I mean, we have been away... I've been with regimental service with the Highlanders for
the last nearly seven years and I've been away quite a lot as part of the training for
going to both Iraq and Afghanistan.
But I think it's just something that... well you expect it as a young officer.
And I think going back further generations it was something you signed up to do.
I mean, I think family tradition shows you there's nothing certain in going away to conflict
that you're going to come out the other side.
But again it's a risk that's mitigated by good training.
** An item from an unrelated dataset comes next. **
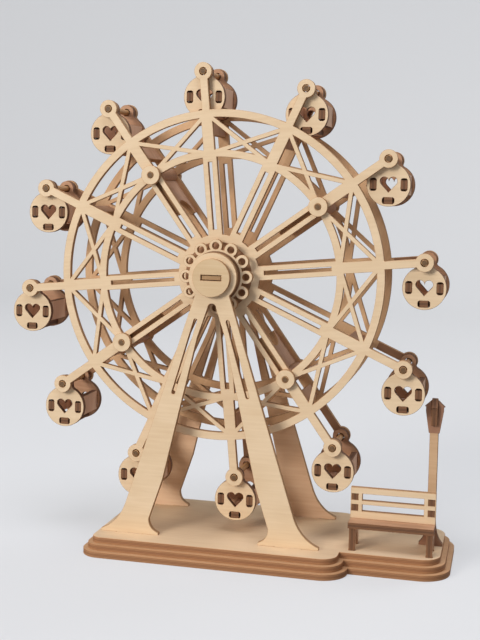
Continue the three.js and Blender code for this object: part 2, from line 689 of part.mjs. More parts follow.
// Right-hand half of the lamp's foot, from its toe to the post.
function lampFootHalf() {
  const toe = point(LAMP_FOOT_WIDTH / 2, TOE_HEIGHT);
  const neck = point(LAMP_POST_WIDTH / 2, LAMP_FOOT_HEIGHT);
  const hollow = point(LAMP_POST_WIDTH / 2, LAMP_FOOT_HEIGHT * LAMP_FOOT_HOLLOW_SHARE);
  return [point(toe.x, 0), ...bend(toe, hollow, neck)];
}

// Right-hand half of the lantern above its foot, as far as the lap slot leaves it.
function lanternHalf(inner) {
  const roofSlope = LANTERN_ROOF_HEIGHT / (LANTERN_EAVE_WIDTH - LANTERN_PEAK_WIDTH);
  return [
    point(LANTERN_WIDTH / 2, eaveHeight - LANTERN_SHOULDER_DROP),
    point(LANTERN_WIDTH / 2, eaveHeight),
    point(LANTERN_EAVE_WIDTH / 2, eaveHeight),
    point(inner, eaveHeight + (LANTERN_EAVE_WIDTH - 2 * inner) * roofSlope),
  ];
}

// The post carries foot and lantern in one sheet, and is lapped at both ends by a crossing sheet.
function lampPost() {
  const lanternLap = lanternFoot + LANTERN_LAP_HEIGHT - SLOT_GAP;
  const half = [
    point(lapHalf, LAMP_FOOT_LAP_HEIGHT + SLOT_GAP),
    point(lapHalf, 0),
    ...lampFootHalf(),
    point(LAMP_POST_WIDTH / 2, lanternFoot),
    point(LANTERN_FOOT_WIDTH / 2, lanternFoot),
    ...lanternHalf(lapHalf),
    point(lapHalf, lanternLap),
  ];
  return cutSheet([...half, ...mirrored(half)]);
}

function lampFootCross() {
  const half = [
    point(LAMP_TENON_WIDTH / 2, -PLY),
    point(LAMP_TENON_WIDTH / 2, 0),
    ...lampFootHalf().filter((p) => p.y < LAMP_FOOT_CROSS_HEIGHT),
    point(lapHalf, LAMP_FOOT_CROSS_HEIGHT),
    point(lapHalf, LAMP_FOOT_LAP_HEIGHT),
  ];
  return cutSheet([...half, ...mirrored(half)]);
}

function lanternCross() {
  const rise = LANTERN_CROSS_START / (LANTERN_HEIGHT - LANTERN_ROOF_HEIGHT - LANTERN_SHOULDER_DROP);
  const startWidth = LANTERN_FOOT_WIDTH + (LANTERN_WIDTH - LANTERN_FOOT_WIDTH) * rise;
  const half = [
    point(lapHalf, lanternFoot + LANTERN_LAP_HEIGHT),
    point(lapHalf, lanternFoot + LANTERN_CROSS_START),
    point(startWidth / 2, lanternFoot + LANTERN_CROSS_START),
    ...lanternHalf(LANTERN_PEAK_WIDTH / 2),
  ];
  return cutSheet([...half, ...mirrored(half)]);
}

function makeLamp() {
  const lamp = new THREE.Group();
  lamp.position.set(lampX, LAMP_Y, baseTop);
  lamp.add(piece('lamp_post', facingFront(lampPost()), plywood));
  lamp.add(piece('lamp_foot_cross', facingSide(lampFootCross()), plywood));
  lamp.add(piece('lamp_lantern_cross', facingSide(lanternCross()), plywood));
  return lamp;
}

const ferrisWheel = new THREE.Group();
ferrisWheel.add(makeBase(), makeStand(), makeWheel(), makeCabins(), makeBench(), makeLamp());

export default ferrisWheel;
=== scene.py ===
import math

import bmesh
import bpy
from mathutils import Matrix, Vector


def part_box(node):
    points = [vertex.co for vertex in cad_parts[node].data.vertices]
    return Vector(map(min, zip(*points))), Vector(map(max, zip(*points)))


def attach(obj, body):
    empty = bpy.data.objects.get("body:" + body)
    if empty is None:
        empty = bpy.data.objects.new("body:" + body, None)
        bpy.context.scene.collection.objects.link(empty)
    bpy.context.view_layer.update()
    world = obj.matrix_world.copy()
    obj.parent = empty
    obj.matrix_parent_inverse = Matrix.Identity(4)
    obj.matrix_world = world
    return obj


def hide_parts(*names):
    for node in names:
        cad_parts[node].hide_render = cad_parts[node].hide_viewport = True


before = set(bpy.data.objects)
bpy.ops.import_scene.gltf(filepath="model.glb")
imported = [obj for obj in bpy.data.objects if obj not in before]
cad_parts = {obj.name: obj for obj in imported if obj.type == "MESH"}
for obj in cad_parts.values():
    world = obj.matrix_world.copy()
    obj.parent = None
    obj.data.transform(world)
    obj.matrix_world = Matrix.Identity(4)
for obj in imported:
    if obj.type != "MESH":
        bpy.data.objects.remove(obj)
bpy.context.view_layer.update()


# The base: three layers of laser-cut birch plywood, glued flat on each other in steps.
# A deep main plate carries the wheel, and a narrower one on its right the bench and the lamp.
MM = 0.001
PLY = 2
BURR = 0.1
SLOT_GAP = 0.1
BASE_TOP = 3 * PLY
BASE_STEP = 1.6
MAIN_MARGIN = 6.8
STATION_HALF_DEPTH = 18.8
LEFT_CORNER, RIGHT_CORNER, STATION_CORNER = 3.5, 5.5, 6.5
FOOT_TENON_X, FOOT_TENON = 27.35, 9
LAMP_TENON, BENCH_TENON = 4, 1
WELD, FLAT, CREASE = 0.002, 0.9, math.radians(30)


def linear(code, alpha=1):
    """Turns an sRGB hex value into the linear colour that a shader takes."""
    parts = [int(code[i:i + 2], 16) / 255 for i in (0, 2, 4)]
    return [p / 12.92 if p <= 0.04045 else ((p + 0.055) / 1.055) ** 2.4 for p in parts] + [alpha]


def add(tree, kind, inputs=None, stops=(), **settings):
    """Adds a shader node with its settings, its constant inputs and its links."""
    new = tree.nodes.new("ShaderNode" + kind)
    for key, value in settings.items():
        setattr(new, key, value)
    for key, value in (inputs or {}).items():
        if isinstance(value, bpy.types.NodeSocket):
            tree.links.new(value, new.inputs[key])
        else:
            new.inputs[key].default_value = value
    for index, (place, code) in enumerate(stops):
        ramp = new.color_ramp.elements
        stop = ramp[index] if index < 2 else ramp.new(place)
        stop.position, stop.color = place, linear(code)
    return new


def new_material(name):
    material = bpy.data.materials.new(name)
    material.use_nodes = True
    tree = material.node_tree
    return material, tree, tree.nodes["Principled BSDF"]


def own_place(tree, scale):
    """The piece's own coordinates in metres, shifted for each piece, so that no two match."""
    place = add(tree, "TexCoord").outputs["Object"]
    chance = add(tree, "ObjectInfo").outputs["Random"]
    shifted = add(tree, "VectorMath", {0: place, 1: chance}, operation="ADD").outputs["Vector"]
    return add(tree, "Mapping", {"Vector": shifted, "Scale": scale}).outputs["Vector"]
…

Especially in the modern Army.
I had a lot of faith before I went away to both Iraq and Afghanistan in the kit,
in the training and also those that I was surrounded with.
I was more confident of going away with a whole lot of aggressive Scottish soldiers
than anything else.
That was the bit that put my mind at ease rather than the fact of...
I didn't really think about I suppose the consequences of what would happen.
But it was the guys around me which was the bit that gave me confidence...
and the confidence to do the job.
WILLIAM MACNAIR >> I don't suppose it was so direct, it was more indirect, as that
his mother was very concerned about him.
I think you have a different view if you've been on operations yourself.
You know there's an awful lot of fresh air around a bullet.
And if it can happen, it can also happen crossing the road or...
I think if you come from a family like ours where an awful lot of people have been killed
or injured, you know that that's part of it, but you know also that the line survives.
I did four operational tours in Northern Ireland and I did three operation years as a spy in East Germany.
And, in fact, Freddie and I were blown up in the same bomb when we were blown up in Rheindahlen
and it didn't even wake Freddie up.
I was never shot at or anything in Northern Ireland.
I was only shot at once by the Soviet Army in East Germany and blown up in my own house in Rheindahlen.